**3D code data**
++++++++++

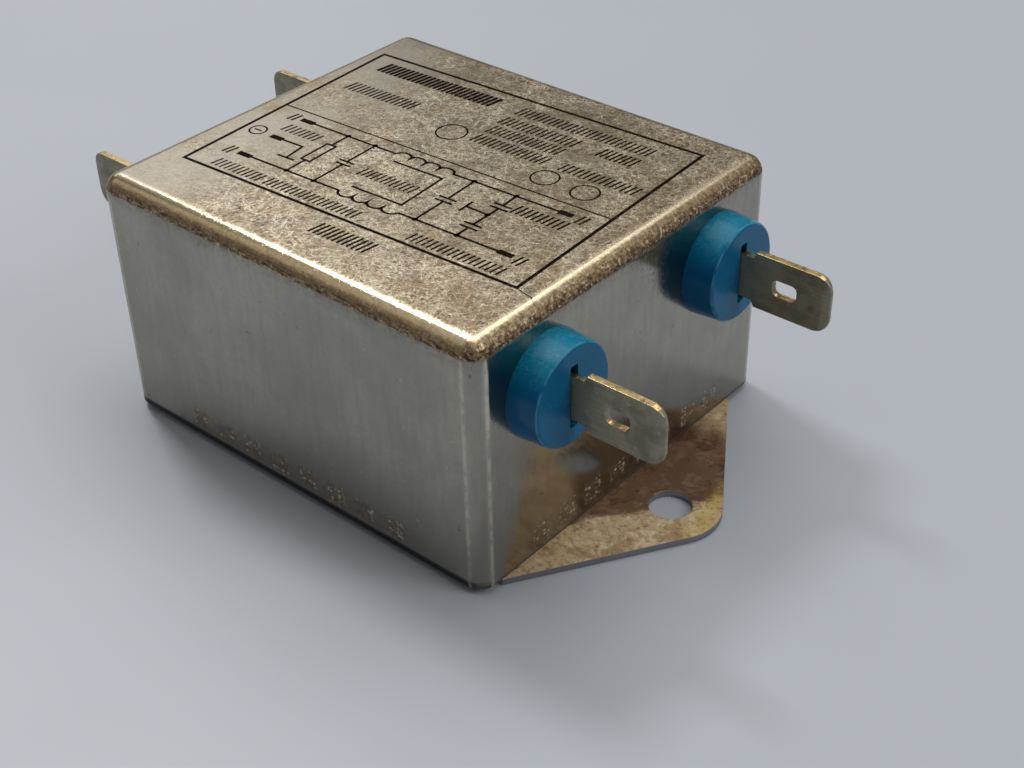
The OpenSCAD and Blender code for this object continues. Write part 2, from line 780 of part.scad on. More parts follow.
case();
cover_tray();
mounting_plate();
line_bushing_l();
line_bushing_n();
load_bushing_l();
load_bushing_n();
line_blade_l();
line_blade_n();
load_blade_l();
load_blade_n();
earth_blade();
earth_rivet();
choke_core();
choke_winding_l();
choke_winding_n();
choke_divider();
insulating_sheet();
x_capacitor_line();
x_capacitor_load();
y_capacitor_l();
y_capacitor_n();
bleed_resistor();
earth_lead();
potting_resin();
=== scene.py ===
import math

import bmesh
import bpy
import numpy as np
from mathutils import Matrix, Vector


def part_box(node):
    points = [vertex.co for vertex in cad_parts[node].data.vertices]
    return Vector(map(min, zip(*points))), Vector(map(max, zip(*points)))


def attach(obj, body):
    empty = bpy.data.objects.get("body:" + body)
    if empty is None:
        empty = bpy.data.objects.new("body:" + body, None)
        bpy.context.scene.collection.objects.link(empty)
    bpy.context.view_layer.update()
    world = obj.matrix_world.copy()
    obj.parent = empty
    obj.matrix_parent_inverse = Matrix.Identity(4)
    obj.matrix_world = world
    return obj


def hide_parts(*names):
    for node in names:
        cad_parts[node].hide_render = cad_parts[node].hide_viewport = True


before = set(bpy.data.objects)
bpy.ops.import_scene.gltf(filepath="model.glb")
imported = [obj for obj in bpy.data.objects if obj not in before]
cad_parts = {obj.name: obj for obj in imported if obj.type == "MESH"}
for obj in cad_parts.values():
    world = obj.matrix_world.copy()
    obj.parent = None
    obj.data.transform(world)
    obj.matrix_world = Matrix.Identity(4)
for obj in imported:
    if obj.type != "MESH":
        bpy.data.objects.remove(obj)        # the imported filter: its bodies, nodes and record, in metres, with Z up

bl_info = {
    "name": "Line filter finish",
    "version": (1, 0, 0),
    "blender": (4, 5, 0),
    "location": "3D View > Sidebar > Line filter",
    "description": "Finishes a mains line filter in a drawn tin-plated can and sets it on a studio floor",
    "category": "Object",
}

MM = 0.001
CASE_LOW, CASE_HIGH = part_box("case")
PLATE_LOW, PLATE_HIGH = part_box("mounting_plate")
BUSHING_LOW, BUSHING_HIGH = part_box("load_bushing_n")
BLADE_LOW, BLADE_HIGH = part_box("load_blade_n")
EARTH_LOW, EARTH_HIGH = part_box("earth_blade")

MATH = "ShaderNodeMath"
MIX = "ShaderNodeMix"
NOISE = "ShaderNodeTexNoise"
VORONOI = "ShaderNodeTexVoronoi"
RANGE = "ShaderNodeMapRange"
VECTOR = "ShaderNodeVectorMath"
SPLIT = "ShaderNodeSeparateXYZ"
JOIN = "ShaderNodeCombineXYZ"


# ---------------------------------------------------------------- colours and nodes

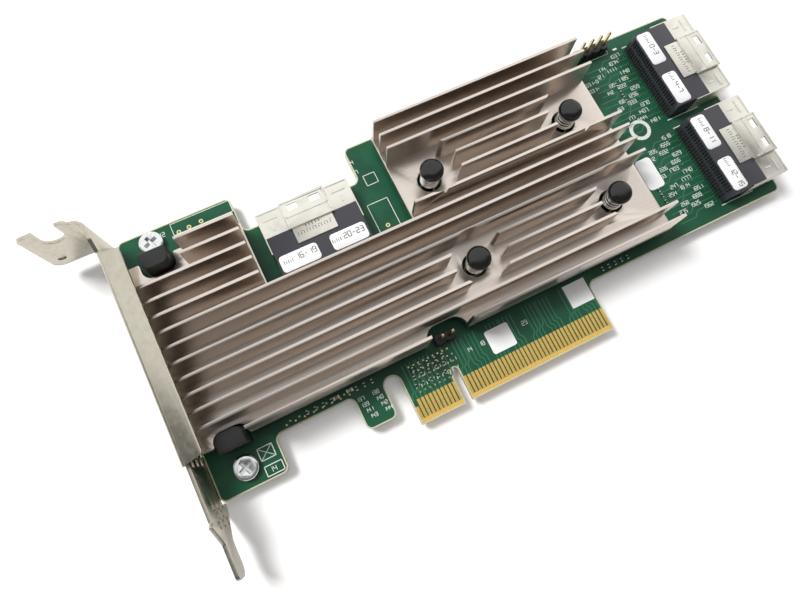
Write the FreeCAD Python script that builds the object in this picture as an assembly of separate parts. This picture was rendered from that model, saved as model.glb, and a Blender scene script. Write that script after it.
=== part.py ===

++++++++++

**Task requirements**
Among the entries above, locate the lines containing "line_bushing_n();" and "metres, with Z up", and transcribe exactly those two lines and all lines between.

**Exercise answer**
line_bushing_n();
load_bushing_l();
load_bushing_n();
line_blade_l();
line_blade_n();
load_blade_l();
load_blade_n();
earth_blade();
earth_rivet();
choke_core();
choke_winding_l();
choke_winding_n();
choke_divider();
insulating_sheet();
x_capacitor_line();
x_capacitor_load();
y_capacitor_l();
y_capacitor_n();
bleed_resistor();
earth_lead();
potting_resin();
=== scene.py ===
import math

import bmesh
import bpy
import numpy as np
from mathutils import Matrix, Vector


def part_box(node):
    points = [vertex.co for vertex in cad_parts[node].data.vertices]
    return Vector(map(min, zip(*points))), Vector(map(max, zip(*points)))


def attach(obj, body):
    empty = bpy.data.objects.get("body:" + body)
    if empty is None:
        empty = bpy.data.objects.new("body:" + body, None)
        bpy.context.scene.collection.objects.link(empty)
    bpy.context.view_layer.update()
    world = obj.matrix_world.copy()
    obj.parent = empty
    obj.matrix_parent_inverse = Matrix.Identity(4)
    obj.matrix_world = world
    return obj


def hide_parts(*names):
    for node in names:
        cad_parts[node].hide_render = cad_parts[node].hide_viewport = True


before = set(bpy.data.objects)
bpy.ops.import_scene.gltf(filepath="model.glb")
imported = [obj for obj in bpy.data.objects if obj not in before]
cad_parts = {obj.name: obj for obj in imported if obj.type == "MESH"}
for obj in cad_parts.values():
    world = obj.matrix_world.copy()
    obj.parent = None
    obj.data.transform(world)
    obj.matrix_world = Matrix.Identity(4)
for obj in imported:
    if obj.type != "MESH":
        bpy.data.objects.remove(obj)        # the imported filter: its bodies, nodes and record, in metres, with Z up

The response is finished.